走ってばかりいては身体がいびつになるかもしれない。それよりはほかの競技を組み合わせて、もっと総合的な身体に作っていった方がいいんじゃないか
村上春樹 『走ることについて語るときに僕の語ること』
もともとランナーだった作家が40代後半になってタイムが落ちはじめ、ウルトラマラソンやトライアスロンに関心を持つようになったらしい。上記のくだりは「年齢による衰え」がテーマで、科学的な根拠にもとづいているわけではない。ただ実際のところ、多種目取り組むことによるクロストレーニングの効果は大きいと思う。
『アイアンマンのつくり方』というスポーツ科学の本によると、「スイム→ランは有効だが、バイク→ランのクロスオーバー効果はない」という研究成果が報告されている。
確かにバイクとランで使う筋肉は違う。そうでなければレースで2種目続けてこなせるわけがない。しかし少なくともスイムはランのパフォーマンスに影響する。ここ数年、膝の治療中でも水泳の練習ができていれば、そこまで体力は落ちないという実感が得られた。
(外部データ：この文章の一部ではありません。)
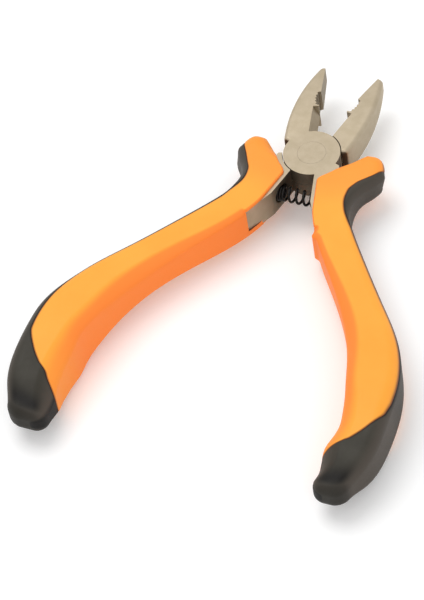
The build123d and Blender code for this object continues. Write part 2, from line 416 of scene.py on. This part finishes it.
# A rung crosses the handle from its inner to its outer side. Each row of rungs holds the rung's
# inner x and y, outer x and y, half of the thickness, the rounding of the inner and the outer long
# edges, and the rounding under the inner side. seam gives the width of the black part, from the
# outer side, at each y of the rungs' outer ends. Values named right and left are for one grip
# each, and from and to are the y between which something sets in.
grip = {
    "rungs": (
        (2.33, -8.3, 13.3, -1.5, 4.75, 1.3, 2.0, 0.35),
        (2.33, -9.3, 16.1, -2.1, 4.75, 1.3, 2.4, 0.35),
        (2.33, -10.6, 17.7, -4.6, 4.75, 1.3, 2.5, 0.35),
        (2.33, -12.2, 17.2, -7.7, 4.75, 1.3, 2.4, 0.35),
        (2.33, -14.0, 14.9, -9.9, 4.75, 1.4, 2.2, 0.35),
        (2.33, -16.4, 12.4, -13.0, 4.75, 1.5, 1.8, 0.35),
        (2.45, -19.4, 11.2, -17.2, 4.8, 1.4, 1.6, 0.35),
        (3.93, -25.9, 12.37, -23.2, 4.9, 1.4, 1.7, 0.6),
        (8.48, -37.75, 16.94, -34.3, 5.35, 2.0, 2.2, 1.9),
        (12.8, -49.8, 22.25, -46.35, 5.8, 3.1, 2.6, 3.0),
        (15.2, -61.1, 27.1, -58.75, 6.8, 3.4, 3.0, 3.4),
        (15.9, -69.5, 28.3, -69.5, 7.7, 3.1, 3.3, 3.1),
        (16.0, -76.9, 26.95, -79.2, 7.75, 3.8, 3.4, 1.8),
        (14.55, -82.7, 25.2, -86.6, 6.7, 4.2, 3.2, 1.2),
        (12.6, -88.2, 22.65, -92.2, 5.5, 4.4, 3.0, 0.8),
        (11.3, -93.3, 19.9, -96.0, 4.35, 4.3, 3.0, 1.8),
        (10.2, -97.6, 17.9, -99.5, 4.2, 3.2, 3.2, 3.3),
    ),
    "seam": (
        (-1.0, 0.0), (-5.1, 0.0), (-5.6, 1.8), (-6.2, 3.5), (-7.0, 4.8), (-7.9, 5.1), (-9.0, 4.95),
        (-10.2, 4.5), (-11.4, 3.6), (-13.0, 2.83), (-15.2, 2.0), (-17.2, 1.34), (-20.5, 0.6),
        (-23.2, 0.3), (-72.0, 0.3), (-76.3, 0.4), (-79.9, 0.95), (-82.4, 2.45), (-85.7, 4.5),
        (-88.7, 6.6), (-89.6, 8.0), (-91.1, 8.6), (-92.8, 9.75), (-93.9, 10.4), (-95.0, 14.0),
        (-101.0, 14.0),
    ),
    "steps": 330,            # rungs worked out between them
    "frontRows": (1.5, 21),  # over this much of the front this many rungs crowd to its edge
    "tailRows": (2.0, 31),   # and over this much of the end
    "across": 44,            # points across the top of each part
    "wallRows": 4,           # points down its sides
    "leastHalf": 0.02,       # half of the thickness that any rounding leaves
    "leastBlack": 0.02,      # width where the black part begins
    "sharpAngle": 38,
    "frontCorner": 1.2,      # rounding of the mouth's corner, seen from above
    "tailCorner": 3.0,       # rounding of the end's two corners, seen from above
    "innerShare": (0.3, 0.7),  # where across the handle the inner side's values go over
    # Slope where the inner side begins, and where it fades out
    "crease": {"slope": 0.45, "from": -90.0, "to": -95.5},
    "groove": {"depth": 0.12, "width": 0.2},  # where orange meets black
    "seamShadeWidth": 0.3,        # width of the line of painted shade in the seam's groove
    "seamSpread": 2,         # rungs to each side over which the seam's corners are softened
    # The flare's outer side: rounding over and under it, and how far it leans out over, in under
    "flare": {"right": (2.4, 3.9, 0.4), "left": (3.6, 1.8, -0.5), "from": -19.0, "to": -9.0},
    # How far the flare's front is bowed, and over which shares of the width that sets in
    "frontBulge": {"height": 1.3, "from": -9.0, "to": -2.5, "share": (0.15, 0.6)},
    "padShare": {"right": 1.0, "left": 0.82},  # how wide the black pad on the flare is
    # How much further back the pad starts
    "padStart": {"right": 1.2, "left": 0.0, "from": -8.5, "to": -6.0},
    # Least width of the black part, up to where it narrows before the flare
    "strip": {"right": 0.0, "left": 0.95, "from": -23.0, "to": -17.0},
    "nub": {"y": -7.0, "reach": 0.8, "height": 0.5},  # flash left on the flare's outer side
    # Bulges of the inner side: flash behind the slot, and a flatter belly
    "bulges": (
        {"right": 0.9, "left": 0.0, "y": -25.7, "reach": 0.9},
        {"right": 0.0, "left": 0.85, "y": -78.0, "reach": 4.4},
        {"right": -0.4, "left": 0.0, "y": -80.8, "reach": 2.8},
        {"right": 0.5, "left": -0.3, "y": -86.5, "reach": 2.2},
        {"right": -0.35, "left": 0.0, "y": -92.3, "reach": 2.5},
    ),
    "tailGrowth": {"right": 0.0, "left": 1.2, "from": -58.0, "to": -74.0},  # of the outer side
    "tailSeam": {"right": 1.3, "left": 0.0, "from": -89.0, "to": -91.5},  # more black on the end
    # The hollow before the end's lip, up to these shares of the rounding; hollow and end are
    # painted dark as shade
    "hollow": {"y": -95.4, "reach": 2.4, "depth": 0.35, "lipShade": 0.45, "share": (0.3, 0.9)},
    # Room for the tang, cut out of the sleeve
    "slot": {"inner": -3.0, "outer": 7.6, "end": -23.6, "front": 1.0, "low": 1.0, "high": 8.0},
    "slotEdge": {"from": -30.0, "to": -24.0},  # where the top's rounding goes over to the slot's
    # Over how much of the rounding the orange side's painted shade fades in, and how much more
    # that gets
    "sideShadeFade": {"share": 0.3, "more": 0.4, "from": -45.0, "to": -80.0},
    "sideShadeLoss": {"share": 0.45, "from": -72.0, "to": -88.0},  # how much of that painted shade it loses towards the end
    "blackSheenFade": {"share": (0.2, 1.0), "from": -99.0, "to": -96.0},  # the black side's painted sheen, and where it gives way at the end
    "flareLightAndShade": {"sleeve": 0.45, "backing": 0.6},  # how much of the side's painted light and shade the flare has
}


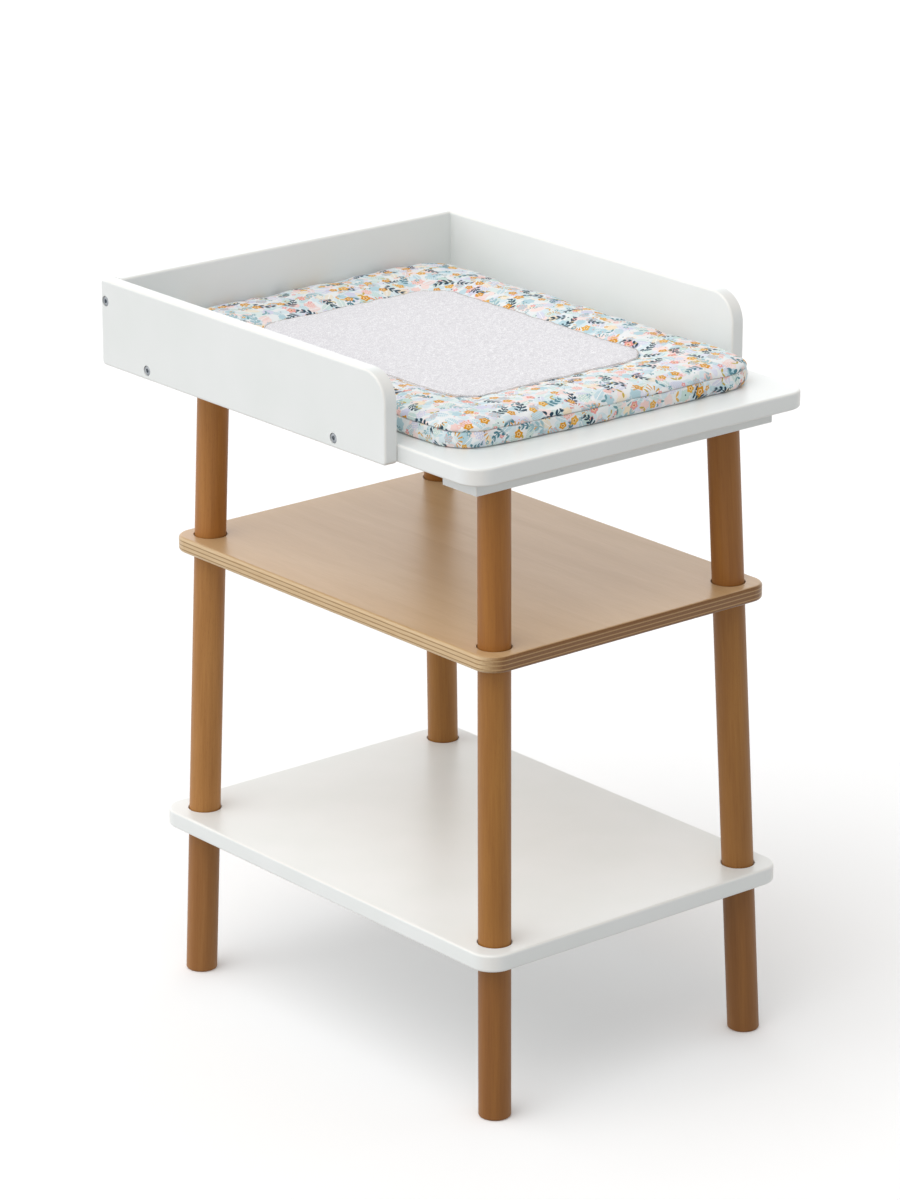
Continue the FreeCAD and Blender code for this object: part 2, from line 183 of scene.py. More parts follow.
paper, tree, shader = start_finish("white_studio_paper")
fill(tree, shader, {"Base Color": "#FFFFFF", "Roughness": 0.9, "Specular IOR Level": 0.1})
disc = bmesh.new()
bmesh.ops.create_circle(disc, cap_ends=True, segments=96, radius=FLOOR_RADIUS)
floor = make_piece(disc, "studio_floor", paper)
floor.visible_diffuse = False
print("floor", FLOOR_RADIUS, "m in radius")

# %% Key light and studio walls
KEY_STRENGTH = 1.29
KEY_SPREAD = math.radians(60)
KEY_FROM = Vector((-0.19, -0.02, 0.34))
CEILING = 0.50
FRONT_WALL = 0.66
BACK_WALL = 1.75
STUDIO_FLOOR = 0.47
TOWARDS_BACK = Vector((-0.05, 1.0, 0))
WALL_FADE = (-0.6, 0.7)
CEILING_FADE = (0.35, 0.80)

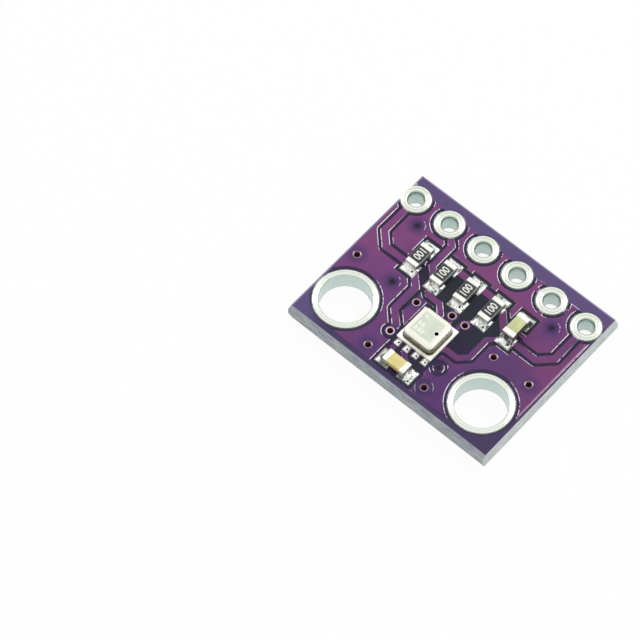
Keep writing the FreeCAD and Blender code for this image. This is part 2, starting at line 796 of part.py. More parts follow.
die = drawing_form("Die", lid_side, lid_height, lid_corner, size["lid_crown"])
punch = drawing_form("Punch", lid_side - 2 * lid_wall, lid_height - lid_wall,
                     lid_corner - lid_wall, size["lid_crown"] - lid_wall)
vent = rod("Vent", size["vent_hole"] / 2, 2 * lid_height, sensor_x + size["vent_shift"], sensor_y,
           base_top + lid_height / 2)
keep(cut("Lid", die, fused("Lid_openings", [punch, vent])), "sensor_lid")

# Solder film under the sensor, narrower at its top
def land_outline(land, inset, z):
    x, y, length, width = land
    corners = ((-1, -1), (1, -1), (1, 1), (-1, 1), (-1, -1))
    return Part.makePolygon([FreeCAD.Vector(x + i * (length / 2 - inset), y + j * (width / 2 - inset), z)
                             for i, j in corners])


film = doc.addObject("Part::Feature", "Sensor_film")
film.Shape = Part.makeCompound([
    Part.makeLoft([land_outline(land, 0, float(land_top)),
                   land_outline(land, mm("solder_film") / 2, float(chip_bottom))], True, True)
    for land in sensor_lands])
keep(film, "sensor_solder")

# Every object has to be sound before anything is written
doc.recompute()
for item in doc.Objects:
    if "Invalid" in item.State or "Error" in item.State:
        raise RuntimeError(f"{item.Label} did not build: {item.State}")
for part in parts:
    if part.Shape.isNull() or not part.Shape.isValid():
        raise RuntimeError(f"{part.Label} has no sound shape")

os.makedirs("parts", exist_ok=True)
for part in parts:
    part.Shape.exportStep(f"parts/{part.Label}.step")
    print(part.Label, len(part.Shape.Solids), round(part.Shape.Volume, 4))
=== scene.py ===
import functools
import itertools
import math

import bmesh
import bpy
from mathutils import Matrix, Vector, noise


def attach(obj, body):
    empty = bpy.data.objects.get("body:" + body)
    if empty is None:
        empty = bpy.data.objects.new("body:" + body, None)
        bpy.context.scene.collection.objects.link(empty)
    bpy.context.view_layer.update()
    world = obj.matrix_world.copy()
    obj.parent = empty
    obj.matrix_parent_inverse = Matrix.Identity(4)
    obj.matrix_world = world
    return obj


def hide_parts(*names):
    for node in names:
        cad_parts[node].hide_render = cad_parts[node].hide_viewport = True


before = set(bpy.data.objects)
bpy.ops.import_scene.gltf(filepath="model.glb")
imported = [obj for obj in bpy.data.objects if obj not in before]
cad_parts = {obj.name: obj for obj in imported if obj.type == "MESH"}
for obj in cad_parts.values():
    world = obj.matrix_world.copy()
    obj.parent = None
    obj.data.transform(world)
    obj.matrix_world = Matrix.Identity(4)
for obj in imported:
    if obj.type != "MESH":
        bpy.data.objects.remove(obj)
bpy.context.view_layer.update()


# Camera
# A long lens looks down on the board from its front right, over the corner by the right mounting
# hole. The board fills the right half of the picture, and bare table the left half.
MM = 0.001
camera = bpy.data.objects.new("camera", bpy.data.cameras.new("camera"))
camera.data.lens = 188.57
camera.data.sensor_width = 36
camera.data.clip_start = 0.01
camera.data.clip_end = 10
right = Vector((0.75048707, 0.66082664, 0.00879307))
down = Vector((0.58117641, -0.65357861, -0.48483912))
look = Vector((-0.31464764, 0.36897581, -0.87455915))
camera_place = Vector((54.5095, -75.5867, 167.7258)) * MM
camera_turn = Matrix((right, -down, -look)).transposed().to_4x4()
camera.matrix_world = Matrix.Translation(camera_place) @ camera_turn
bpy.context.scene.collection.objects.link(camera)
bpy.context.scene.camera = camera
bpy.context.scene.view_settings.view_transform = "Standard"


# Table top and room
# A matt white sheet under the board and white walls all round. Both look plain white to the eye
# and in metal, and the sheet still takes a soft shadow from the board.
class Reading:
    """A value inside a finish. A sum written with it adds its Math nodes."""

    def __init__(self, finish, socket):
        self.finish = finish
        self.socket = socket

    def __add__(self, other):
        return self.finish.maths("ADD", self, other)

    def __sub__(self, other):
        return self.finish.maths("SUBTRACT", self, other)

    def __rsub__(self, other):
        return self.finish.maths("SUBTRACT", other, self)

    def __mul__(self, other):
        return self.finish.maths("MULTIPLY", self, other)

    def __truediv__(self, other):
        return self.finish.maths("DIVIDE", self, other)

    def __abs__(self):
        return self.finish.maths("ABSOLUTE", self)

    __radd__ = __add__
    __rmul__ = __mul__


class Finish:
    """The nodes of one finish, on a material or on the room."""

    def __init__(self, owner):
        owner.use_nodes = True
        self.owner = owner
        self.tree = owner.node_tree
        self.tree.nodes.clear()

    def node(self, kind, settings=None, sockets=None, out=0):
        """Any node: its settings come first, then the values or links of its sockets."""
        made = self.tree.nodes.new("ShaderNode" + kind)
        for name, value in (settings or {}).items():
            setattr(made, name, value)
        for name, value in (sockets or {}).items():
            if isinstance(value, Reading):
                self.tree.links.new(value.socket, made.inputs[name])
            else:
                made.inputs[name].default_value = value
        return Reading(self, made.outputs[out]) if len(made.outputs) else None

    def maths(self, operation, *values):
        return self.node("Math", {"operation": operation}, dict(enumerate(values)))

    def axes(self, kind="TexCoord", out="Object"):
        """The three parts of the place, or of a normal."""
        whole = self.node(kind, out=out)
        split = self.node("SeparateXYZ", sockets={0: whole}).socket.node
        return [Reading(self, socket) for socket in split.outputs]

    def slope(self, kind, out):
        """Which way a surface falls, as a level direction of length one, and how steeply."""
        x, y, _ = self.axes(kind, out)
        steepness = self.maths("POWER", x * x + y * y, 0.5)
        return x / steepness, y / steepness, steepness

    def away(self, spot):
        """How far a place lies from the upright line through a spot, which is in millimetres."""
        x, y, _ = self.axes()
        flat = self.node("CombineXYZ", sockets={0: x, 1: y})
        ends = {0: flat, 1: Vector((*spot, 0)) * MM}
        return self.node("VectorMath", {"operation": "DISTANCE"}, ends, out="Value")

    def most(self, values):
        """The largest of several values."""
        return functools.reduce(lambda one, other: self.maths("MAXIMUM", one, other), values)

    def tint(self, share, low, high):
        """From one colour to another."""
        return self.node("Mix", {"data_type": "RGBA"}, {0: share, 6: low, 7: high}, out=2)

    def rise(self, value, none, full):
        """A share that goes smoothly from 0 where the value is none to 1 where it is full."""
        ends = {0: value, 1: none, 2: full}
        return self.node("MapRange", {"interpolation_type": "SMOOTHSTEP"}, ends)

    def span(self, value, none, full):
        """The same share along a length, with both its ends in millimetres."""
        return self.rise(value, none * MM, full * MM)

    def round_spot(self, spot, none, full):
        """The same share round a spot, by the distance from it."""
        return self.span(self.away(spot), none, full)

    def speckle(self, size, detail=3, stretch=(1, 1, 1)):
        """Noise whose patches are about as large as size, in millimetres."""
        place = self.node("TexCoord", out="Object")
        where = {"Vector": place, "Scale": stretch}
        where = self.node("Mapping", {"vector_type": "TEXTURE"}, where)
        return self.node("TexNoise", sockets={"Vector": where, "Scale": 1 / (size * MM), "Detail": detail})

    def bump(self, height, depth):
        """A normal for a relief of that depth, in millimetres."""
        return self.node("Bump", sockets={"Height": height, "Distance": depth * MM})

    def surface(self, **sockets):
        named = {name.replace("_", " "): value for name, value in sockets.items()}
        self.show(self.node("BsdfPrincipled", sockets=named))
        return self

    def show(self, shader):
        kind = "OutputWorld" if isinstance(self.owner, bpy.types.World) else "OutputMaterial"
        self.node(kind, sockets={"Surface": shader})

    def seen(self):
        """1 for what the eye, or metal and glass, sees, and 0 for light that falls on things."""
        path = self.node("LightPath").socket.node
        rays = ("Is Camera Ray", "Is Glossy Ray", "Is Transmission Ray")
        return self.most([Reading(self, path.outputs[ray]) for ray in rays])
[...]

大田原マラソンの直前に、ハセツネの練習で山を走っていたのもよかったと思う。トレイルは適度に起伏があって脚を鍛えられる。路面が柔らかいせいか、長距離走っても膝の痛みが出なかった。
昔は逆にランニングに特化して、ロードを月間300km走っていた時期もある。練習の達成感は得られたがレースのタイムは伸びず、かえって脚のケガにつながった。
クロストレーニングの具体的なメリットとしては、以下のようなものが考えられる。
- 体の特定個所に負荷が集中することによる疲労の蓄積・故障を避けられる
- バランスよく体幹を鍛えることにより、良いフォームを維持できる
- 種目を切り替えて練習すると、気分転換になり飽きない(集中力を維持できる)
デイブ・スコットがトライアスリートにウエイト・トレーニングを推奨しているように、ランナーにも少なくとも「筋トレ」はおすすめできる。
複数種目といっても、自宅でできる自重筋トレで十分。余裕があれば裏山を走ってみるくらいでも刺激は得られる。新しくロードバイクを買ったり、プールのあるジムに通うというのはその次のオプションだ。